Tonight was almost entirely just doing modification work on the spar channels. The big fun here is cutting the relief notches at the spot where the channel will be bent to match the bends in the angles. I’d read about people having edge distance issues here, so before I cut anything, I cleaved both the angles and the doublers to the spars, and marked the holes in each piece that would eventually be drilled into the other piece. The important bit here is that a couple of rivet holes for the doublers end up really close to the relief notches. And I found that if I had naively cut the notches as called out in the plans, I would have violated minimum edge distance here.
With that in mind, I laid out the notches so they wouldn’t be so deep. Unlike the SN notches – which are made entirely by hand with a file – here the main work is done with the drill, ending in making a 1/4” hole with the unibit. Next the corners of the flanges get trimmed, and the whole area gets some sculpting with various files to make everything nice and smooth and round.
By the book, the next operation would have been bending the spar tabs, but I decided it’d be smart to go ahead and clean up the edges of the spar channels first, so that’s what I did. Then I carefully marked the bend lines and made the bends. Then I clecoed everything together for a test fit:
The interesting part now is this: Earlier, I was supposed to have drilled all the holes inboard of those bend lines, while the other holes were to be postponed until after the bends were done. But at no point do the instructions actually say to drill those holes…guess I’ll go ahead and do them, there’s no reason not to now that I can see.

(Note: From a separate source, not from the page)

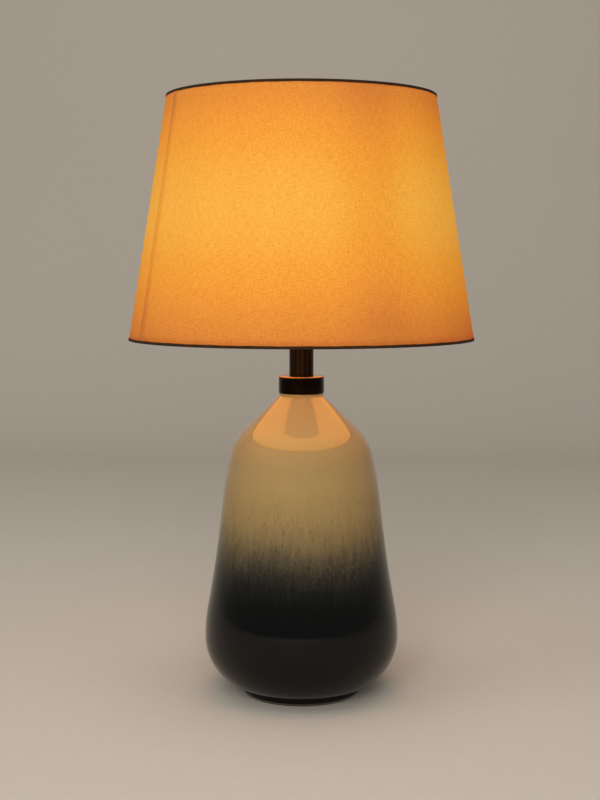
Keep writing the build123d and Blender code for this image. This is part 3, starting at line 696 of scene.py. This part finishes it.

The other fun thing I noticed tonight: the spar channels are not fully prepunched where they mate with the skins. For whatever reason, they only seem to be prepunched outboard of the mid-span ribs. So it appears I’m going to have to drill all of those holes in assembly with the skins when I temporarily put this together in the near future.
The other real fun will be fitting the inboard ribs. I’ll have to think hard about how I’ll locate the top and bottom rivet holes for the inboard main ribs. The two center holes are made in assembly with the nose rib, so those locations are predetermined. The other two holes – well, with the forward flanges of the main ribs gone, there’s nothing to match up with, so I guess in a certain way of thinking I can put them wherever I want…eh, we’ll see.